Les essais sont dirigés par les ingénieurs de l’Onéra. Les essais au sol sont réalisés par le SEFA à Castelnaudary, les essais en vol par le STNA à Gaillac. Les premiers sont programmés au quatrième trimestre 2006, les seconds, début 2007.
Les essais au sol ont plusieurs objectifs : la caractérisation du groupe motopropulseur équipé du silencieux Scai-tec utilisé en vol, la mesure des performances (couple et traction en fonction du régime) de l’hélice afin de recaler les codes de calcul et de faciliter la détermination du pas » nominal « , la vérification de la tenue mécanique de l’hélice et la mesure des sollicitations mécaniques et des déformations subies par les pales, la vérification de l’intégrité de l’hélice en vol.

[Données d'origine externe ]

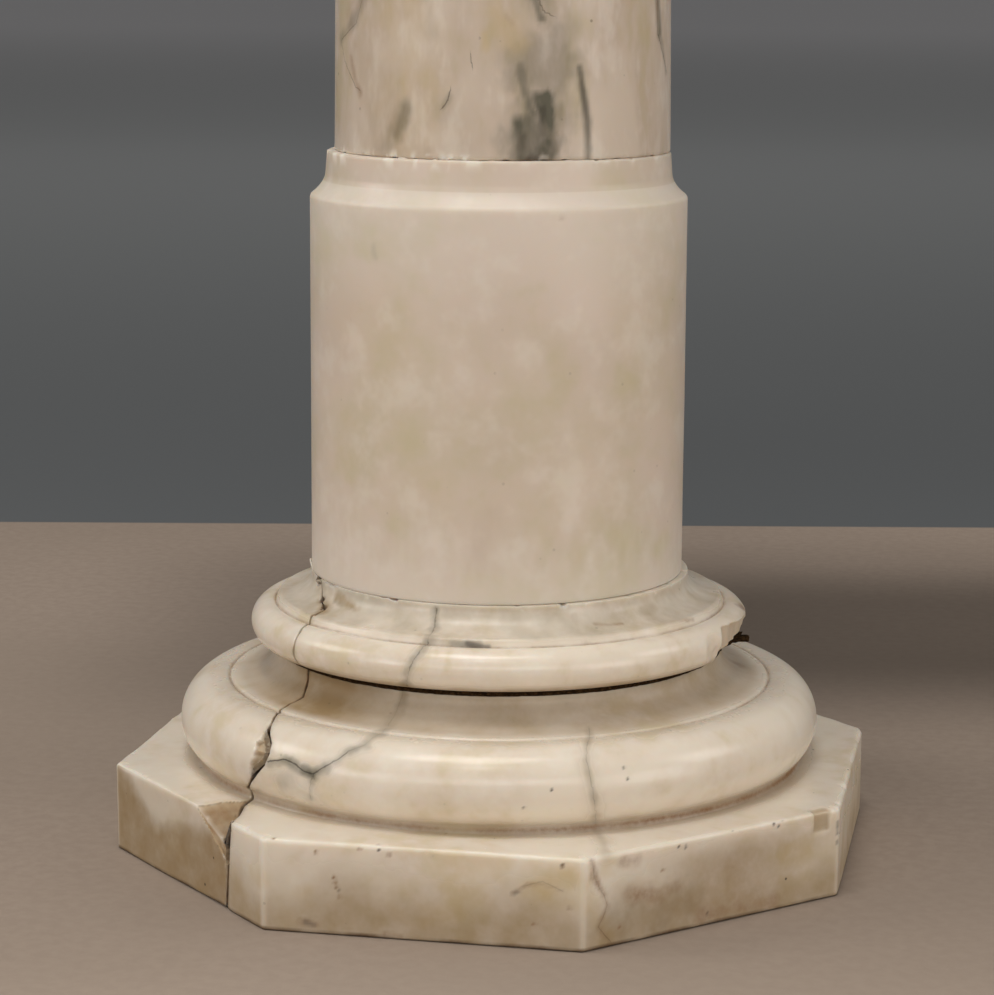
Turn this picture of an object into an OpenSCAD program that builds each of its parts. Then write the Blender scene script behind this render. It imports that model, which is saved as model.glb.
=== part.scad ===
// A turned stone column on an octagonal plinth: base block, mastic bed, ring, drum, shaft and
// capital, stacked on one upright axis. +Z is up, the origin is the middle of the underside, and
// the flats of the octagon face the X and Y axes.

/* [Column] */
// Height of the whole column
column_h = 1050; // [1000:10:1150]
// Width of the lower drum
drum_w = 155.6; // [154:0.2:156]
// Width of the upper shaft at its foot
shaft_w = 137.8; // [136:0.2:139]
// Width of the upper shaft at its head, after its taper
shaft_head_w = 124; // [118:1:134]
// How far the lower drum sits off the axis, towards -X
drum_slip = 1.4; // [0:0.1:1.5]

/* [Base block] */
// Width of the octagonal plinth across its flats
plinth_w = 300; // [294:1:310]
// Height of the plinth
plinth_h = 36.5; // [34:0.5:38]
// Wear along the arrises of the plinth
arris_wear = 2; // [1:0.5:3]
// Width of the lower torus
torus_w = 269; // [266:1:272]
// Radius of the round of the lower torus
torus_round = 17; // [16:0.25:17.5]

/* [Ring] */
// Width of the upper torus
ring_w = 209.3; // [207:0.5:211]
// Radius of the round of the upper torus
ring_round = 8.55; // [8.25:0.05:8.75]
// Height of the ring, from bed to rim
ring_h = 30.1; // [29:0.1:31]
// Thickness of the mastic bed under the ring
bed_t = 2.8; // [2:0.1:3.2]

/* [Drum] */
// Height of the drum
drum_h = 174.5; // [165:0.5:185]
// Height of the recessed neck at the top of the drum
neck_h = 18; // [16:0.5:20]
// How far the neck steps in from the face of the drum
neck_step = 5.6; // [4.8:0.1:6]

/* [Capital] */
// Height of the capital
capital_h = 104; // [98:1:115]
// Width of the octagonal abacus across its flats
abacus_w = 240; // [225:1:255]
// Height of the abacus
abacus_h = 30; // [26:1:34]

/* [Hidden] */
$fn = 96;
over = 1;                            // spare length of a cut past the face it leaves
octagon_angle = 22.5;                // turns the flats to face the axes
torus_sink = 0.5;                    // how deep the round of the lower torus stands in the plinth
torus_z = plinth_h + torus_round - torus_sink;
torus_mid_r = torus_w / 2 - torus_round;
groove_r = torus_mid_r - 3.4;        // groove behind the crest of the lower torus
groove_z = torus_z + torus_round;
bed_z = groove_z + 12;               // top of the base block
bed_r = 93;
ring_z = bed_z + bed_t;              // underside of the ring
ring_mid_r = ring_w / 2 - ring_round;
rim_r = 79.2;
rim_edge = 1.1;                      // upright edge of the rim
crest_r = 92.6;                      // top of the small fillet over the round of the ring
crest_z = ring_z + 20;
drum_z = ring_z + ring_h;
drum_r = drum_w / 2;
shoulder_z = drum_z + drum_h - neck_h;
shoulder_w = 4.4;                    // sloping shoulder between the face of the drum and its neck
shoulder_h = 3.8;
neck_curve = 1.5;                    // how far the neck curves in towards its top
shaft_z = drum_z + drum_h;
capital_z = column_h - capital_h;
abacus_z = column_h - abacus_h;
astragal_round = 5;
necking_h = 34;                      // plain necking between astragal and echinus
annulet_h = 5;                       // flat fillet under the echinus
stone = [0.87, 0.81, 0.72];
grey_stone = [0.82, 0.79, 0.74];
mastic = [0.13, 0.12, 0.11];

// Arc of a circle in the profile plane, from angle a0 to a1 in n steps
function arc(r, z, round, a0, a1, n = 14) =
    [for (i = [0:n]) let (a = a0 + (a1 - a0) * i / n) [r + round * cos(a), z + round * sin(a)]];

// Quarter of an ellipse hollowed out of a profile: it runs from below its centre to beside it
function hollow(r, z, reach, drop, n = 12) =
    [for (i = [0:n]) let (a = 90 * i / n) [r - reach * sin(a), z - drop * cos(a)]];

module octagon_slab(width, height, wear) {
    corner_r = width / 2 / cos(octagon_angle);
    difference() {
        intersection() {
            rotate([0, 0, octagon_angle]) cylinder(h = height, r = corner_r, $fn = 8);
            cylinder(h = height, r = corner_r - wear);
        }
        // worn arrises along the top
        for (k = [0:7])
            rotate([0, 0, 45 * k])
                translate([width / 2, 0, height])
                    rotate([0, 45, 0])
                        cube([wear * sqrt(2), width, wear * sqrt(2)], center = true);
    }
}

// Corner of a cube that bites a three-sided chip out of an arris at an angle round the axis
module bite(angle, r, z, size, lean) {
    rotate([0, 0, angle])
        translate([r, 0, z])
            rotate([45, lean, 20])
                cube(size, center = true);
}

module base() {
    foot_a = -asin((torus_round - torus_sink) / torus_round);
    turned = concat(
        [[0, plinth_h - over], [torus_mid_r + torus_round * cos(foot_a), plinth_h - over]],
        arc(torus_mid_r, torus_z, torus_round, foot_a, 101, 20),
        [[groove_r - 0.6, groove_z - 0.2]],
        hollow(groove_r - 0.8, bed_z - 0.5, groove_r - 0.8 - bed_r, bed_z - groove_z - 0.5),
        [[bed_r, bed_z], [0, bed_z]]);
    color(stone)
        difference() {
            union() {
                octagon_slab(plinth_w, plinth_h, arris_wear);
                rotate_extrude() polygon(turned);
            }
            // chip out of the arris and the gap of the old break, on the plinth's -X -Y face
            bite(234, plinth_w / 2 + 1, plinth_h + 1, 13, 35);
            rotate([0, 0, 225])
                translate([plinth_w / 2 - 5, 33.8, -over])
                    rotate([3, 0, 0])
                        cube([5 + over, 1.5, plinth_h + 2 * over]);
            // lost corner of the plinth on its +X -Y side
            bite(335.5, plinth_w / 2 + 10, plinth_h + 3, 9, 40);
        }
}

module packing() {
    color(mastic)
        translate([0, 0, bed_z])
            cylinder(h = bed_t, r = bed_r + 0.8);
}

module ring() {
    turned = concat(
        [[0, ring_z], [ring_mid_r - 1.2, ring_z]],
        arc(ring_mid_r, ring_z + ring_round, ring_round, -88, 100, 18),
        [[crest_r, crest_z]],
        hollow(crest_r, drum_z - rim_edge, crest_r - rim_r, drum_z - rim_edge - crest_z),
        [[rim_r, drum_z], [0, drum_z]]);
    // section of the piece lost from the underside of the round on the +X side
    lost = [[93, ring_z - over], [93, ring_z + 1.5], [106, ring_z + 9.8], [112, ring_z + 9.8],
        [112, ring_z - over]];
    lost_w = 78;
    color(stone)
        difference() {
            rotate_extrude() polygon(turned);
            rotate([0, 0, 2.8])
                translate([0, lost_w / 2, 0])
                    rotate([90, 0, 0])
                        linear_extrude(height = lost_w) polygon(lost);
            // chipped rim on the -X side, where the old break comes out
            bite(208.5, rim_r + 2.5, drum_z - 1, 7, 30);
        }
}

module drum() {
    neck_r = drum_r - neck_step;
    rim_round = 1;
    curve_z = shoulder_z + shoulder_h + 1.6;
    turned = concat(
        [[0, drum_z], [drum_r, drum_z], [drum_r, shoulder_z - 0.6], [drum_r - 0.5, shoulder_z + 0.2],
         [drum_r - shoulder_w, shoulder_z + shoulder_h]],
        [for (i = [0:8]) let (a = 90 * i / 8)
            [neck_r - neck_curve * sin(a), curve_z + (shaft_z - rim_round - curve_z) * (1 - cos(a))]],
        [[neck_r - neck_curve - rim_round, shaft_z], [0, shaft_z]]);
    color(stone)
        translate([-drum_slip, 0, 0])
            rotate_extrude() polygon(turned);
}

module shaft() {
    color(grey_stone)
        translate([0, 0, shaft_z])
            cylinder(h = capital_z - shaft_z, d1 = shaft_w, d2 = shaft_head_w);
}

module capital() {
    head_r = shaft_head_w / 2;
    necking_z = capital_z + 2 * astragal_round;
    echinus_z = necking_z + necking_h;
    echinus_h = abacus_z - echinus_z;
    echinus_r = abacus_w / 2 - 14;
    flare = echinus_r - head_r - annulet_h;
    turned = concat(
        [[0, capital_z], [head_r, capital_z]],
        arc(head_r, capital_z + astragal_round, astragal_round, -90, 90, 12),
        [[head_r - 1, necking_z], [head_r - 1, echinus_z - annulet_h],
         [head_r + annulet_h, echinus_z - annulet_h], [head_r + annulet_h, echinus_z]],
        [for (i = [1:12]) let (a = 90 * i / 12)
            [head_r + annulet_h + flare * sin(a), echinus_z + echinus_h * (1 - cos(a))]],
        [[echinus_r, abacus_z + over], [0, abacus_z + over]]);
    color(stone) {
        rotate_extrude() polygon(turned);
        translate([0, 0, abacus_z])
            octagon_slab(abacus_w, abacus_h, arris_wear);
    }
}

base();
packing();
ring();
drum();
shaft();
capital();
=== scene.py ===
import math

import bpy
import numpy as np
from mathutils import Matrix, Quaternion, Vector


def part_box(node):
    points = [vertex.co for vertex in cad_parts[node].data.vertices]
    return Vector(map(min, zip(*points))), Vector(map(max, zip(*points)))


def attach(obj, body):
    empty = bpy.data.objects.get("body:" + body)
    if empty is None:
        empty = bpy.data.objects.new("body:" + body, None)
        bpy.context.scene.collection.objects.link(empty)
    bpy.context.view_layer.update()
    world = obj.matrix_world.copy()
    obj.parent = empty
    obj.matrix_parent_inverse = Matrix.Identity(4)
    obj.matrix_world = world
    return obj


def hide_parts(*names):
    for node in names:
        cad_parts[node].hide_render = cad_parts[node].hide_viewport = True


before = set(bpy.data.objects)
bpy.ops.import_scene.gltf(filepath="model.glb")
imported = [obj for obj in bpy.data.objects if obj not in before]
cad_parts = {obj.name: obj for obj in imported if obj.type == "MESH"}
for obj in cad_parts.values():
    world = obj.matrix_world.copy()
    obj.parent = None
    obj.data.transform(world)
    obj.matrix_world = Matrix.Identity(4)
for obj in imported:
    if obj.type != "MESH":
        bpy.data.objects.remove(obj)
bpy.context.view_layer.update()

# Lengths in this script are millimetres until a mesh or a lamp is made; the scene is in metres.
MM = 0.001

# ---------------------------------------------------------------- sizes taken from the frame


def node_box(node):
    """Lowest and highest corner of a CAD node, in millimetres."""
    low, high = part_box(node)
    return np.array(low) / MM, np.array(high) / MM


base_high = node_box("base")[1]
bed_low, bed_high = node_box("packing")
ring_low, ring_high = node_box("ring")
drum_low, drum_high = node_box("drum")
shaft_low, shaft_high = node_box("shaft")
cap_low, cap_high = node_box("capital")

PLINTH_HALF = base_high[0]
DRUM_R = (drum_high[0] - drum_low[0]) / 2
DRUM_X = (drum_high[0] + drum_low[0]) / 2
SHAFT_R = (shaft_high[0] - shaft_low[0]) / 2

# ---------------------------------------------------------------- camera

# The camera stands low in front of the column, one side of it, and looks slightly down at its foot.
CAMERA_BEARING = -78.8
CAMERA_BACK = 15.254 * DRUM_R
CAMERA_HEIGHT = 4.673 * DRUM_R
CAMERA_ASIDE = 0.018 * DRUM_R
CAMERA_DIP = 10.475
CAMERA_ROLL = 0.33
CAMERA_LENS = 103.9


def turned_about(bearing, ahead, aside):
    """Point on the floor plan, ahead of the axis towards a bearing and aside to the right of it."""
    a = math.radians(bearing)
    return (ahead * math.cos(a) - aside * math.sin(a), ahead * math.sin(a) + aside * math.cos(a))


def make_camera():
    data = bpy.data.cameras.new("camera")
    data.lens = CAMERA_LENS
    data.clip_end = 200
    camera = bpy.data.objects.new("camera", data)
    bpy.context.scene.collection.objects.link(camera)
    x, y = turned_about(CAMERA_BEARING, CAMERA_BACK, -CAMERA_ASIDE)
    camera.location = (x * MM, y * MM, CAMERA_HEIGHT * MM)
    tilt = math.radians(90 - CAMERA_DIP)
    turn = math.radians(CAMERA_BEARING + 90)
    camera.rotation_mode = "QUATERNION"
    aim = Quaternion((0, 0, 1), turn) @ Quaternion((1, 0, 0), tilt)
    camera.rotation_quaternion = aim @ Quaternion((0, 0, 1), math.radians(CAMERA_ROLL))
    bpy.context.scene.camera = camera


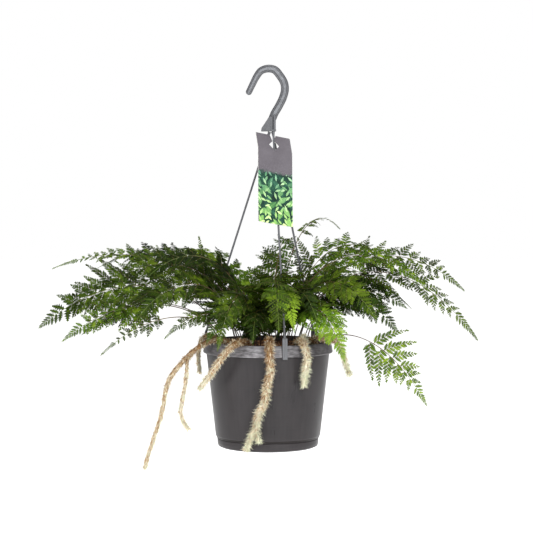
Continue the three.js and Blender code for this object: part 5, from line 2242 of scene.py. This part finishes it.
@dataclass
class Studio:
    """The white floor and surround, the soft lights and the camera of the photograph."""

    floor_z: float = -660.0
    floor_thick: float = 4.0
    reach: float = 9000.0  # the floor's radius
    surround: float = 0.24  # the strength of its light, of which 1 is seen as white
    camera_spot: tuple[float, float, float] = (-2.0, -2600.0, -140.0)
    camera_pitch: float = 2.8  # how far it looks down, in degrees
    field: float = 16.15  # its angle of view, in degrees
    sensor: float = 36.0
    lamps: tuple[tuple[str, tuple[float, float, float], tuple[float, float, float], float, float], ...] = (
        # name, place, aim, size and power in watts
        ("key", (700, -2200, 800), (0, 0, -300), 700, 43.0),
        ("fill", (-1000, -2000, 400), (0, 0, -300), 700, 14.0),
        ("top", (100, -300, 1600), (0, 0, -300), 1100, 18.0),
        # two low lamps draw the upright sheens on the pot's wall
        ("sheen_right", (1170, -2200, -250), (0, 0, -440), 500, 15.0),
        ("sheen_left", (-1900, -1200, -250), (0, 0, -440), 500, 12.0),
    )

    def build(self) -> None:
        """Builds the studio."""
        self._floor()
        for lamp in self.lamps:
            self._lamp(*lamp)
        self._world()
        self._camera()
        view = bpy.context.scene.view_settings
        view.view_transform = "Standard"
        view.look = "None"

    def _floor(self) -> None:
        """A wide round floor of studio paper, well below the pot."""
        low = -self.floor_thick
        outline = np.array([(0.0, 0.0), (900.0, 0.0), (self.reach, 0.0), (self.reach, low), (0.0, low)])
        points, faces, _ = lathe(outline[::-1], 96)
        points[:, 2] += self.floor_z
        shell = Shell()
        shell.add(points, faces)
        mesh = shell.mesh("studio_floor")
        mesh.materials.append(StudioPaper().make())
        floor = enter("studio_floor", mesh)

    @staticmethod
    def _lamp(name: str, spot: Sequence[float], aim: Sequence[float], size: float, power: float) -> None:
        """A square soft light.

        Args:
            name: its name.
            spot: where it stands.
            aim: the point that it faces.
            size: the length of its side.
            power: its power in watts.
        """
        light = bpy.data.lights.new(name, "AREA")
        light.shape = "SQUARE"
        light.size = size * MM
        light.energy = power
        lamp = enter(name, light)
        lamp.location = np.array(spot) * MM
        back = unit(np.array(spot, float) - np.array(aim, float))
        pitch = math.acos(float(back[2]))
        lamp.rotation_euler = (pitch, 0, math.atan2(back[0], -back[1]))

    def _world(self) -> None:
        """An even white surround."""
        world = bpy.data.worlds.new("surround")
        world.use_nodes = True
        tree = world.node_tree
        tree.nodes.clear()
        # The surround is seen white, and lights the object less strongly than that.
        seen = add_node(tree, "ShaderNodeLightPath").outputs["Is Camera Ray"]
        dim, white = (
            add_node(tree, "ShaderNodeBackground", {"Color": (1, 1, 1, 1), "Strength": strength}).outputs[0]
            for strength in (self.surround, 1.0)
        )
        sky = add_node(tree, "ShaderNodeMixShader", {0: seen, 1: dim, 2: white})
        add_node(tree, "ShaderNodeOutputWorld", {"Surface": sky.outputs[0]})
        bpy.context.scene.world = world

    def _camera(self) -> None:
        """The camera, where the photograph was taken from."""
        data = bpy.data.cameras.new("camera")
        data.sensor_width = self.sensor
        data.lens = self.sensor / 2 / math.tan(math.radians(self.field) / 2)
        data.clip_end = 50.0  # metres, beyond the floor's far edge
        camera = enter("camera", data)
        camera.location = np.array(self.camera_spot) * MM
        camera.rotation_euler = (math.radians(90 - self.camera_pitch), 0, 0)
        bpy.context.scene.camera = camera


# ---------------------------------------------------------------- the finishes in use


LEAF_FINISHES = {
    Slot.DARK: LeafFinish("leaf_dark_waxy", "#060a02", "#152205", "#31470f", "#3c4f1d"),
    Slot.MID: LeafFinish("leaf_mid_waxy", "#0a1202", "#203207", "#536714", "#5c6c28"),
    Slot.BRIGHT: LeafFinish("leaf_bright_waxy", "#101b03", "#30490b", "#70861d", "#788c32"),
    Slot.PALE: LeafFinish("leaf_pale_young", "#172604", "#3d5c0e", "#789426", "#86a03c"),
}
POT_PLASTIC = MouldedPlastic(
    "pot_polypropylene_moulded", "#2a2829", "#333031", "#8b898c", "#1a1615", gloss=0.34, mirror=0.16,
)
HANGER_PLASTIC = MouldedPlastic(
    "hanger_polypropylene_moulded", "#434447", "#505155", "#797c80", "#252629", gloss=0.42, mirror=0.5,
)


def main() -> None:
    """Builds every piece in order, then the studio."""
    logging.basicConfig(level=logging.INFO, format="%(name)s %(message)s")
    Pot().build(POT_PLASTIC.make())
    PottingMix().build(PottingMixFinish().make())
    hanger = HANGER_PLASTIC.make()
    Hook().build(hanger)
    for side in Side:
        Arm(side).build(hanger)
    Label().build(PrintedCard().make())
    # The skin is painted darker than the hairs, a painted shade between them.
    skin = RhizomeFinish("rhizome_skin_scaly", 0.55).make()
    hair = RhizomeFinish("rhizome_hair_fibre", 0.0).make()
    for i, plan in enumerate(RHIZOMES):
        Rhizome(plan, RHIZOME_SEED + i).build(skin, hair)
    leaves = {slot: finish.make() for slot, finish in LEAF_FINISHES.items()}
    stem = StemFinish().make()
    for index, plan in enumerate(FRONDS):
        Frond(plan, index).build(leaves[plan.tone], stem)
    Studio().build()


if __name__ == "__main__":
    main()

Quant aux essais en vol, ils visent : à évaluer les performances (montée, survol) de l’hélice par rapport à l’hélice de référence, à comparer les niveaux de bruit pour le point de certification et pour différents régimes en palier et enfin de vérifier les performances aérodynamiques et acoustiques en présence de planeur (rappelons qu’initialement, cette étude est initiée à la demande de la FFVV).
Le dossier de certification sera monté par les industriels qui souhaiteront produire cette hélice silencieuse. Duc-Hélice est évidemment le premier en lice. La certification ne devrait pas poser de problèmes majeurs. Elle devrait aller au contraire relativement vite. Le sérieux et la crédibilité de l’Onéra qui aura conduit les essais (au sol et en vol) en sont le gage. Toutefois, avec l’administration française, il ne faut douter de rien.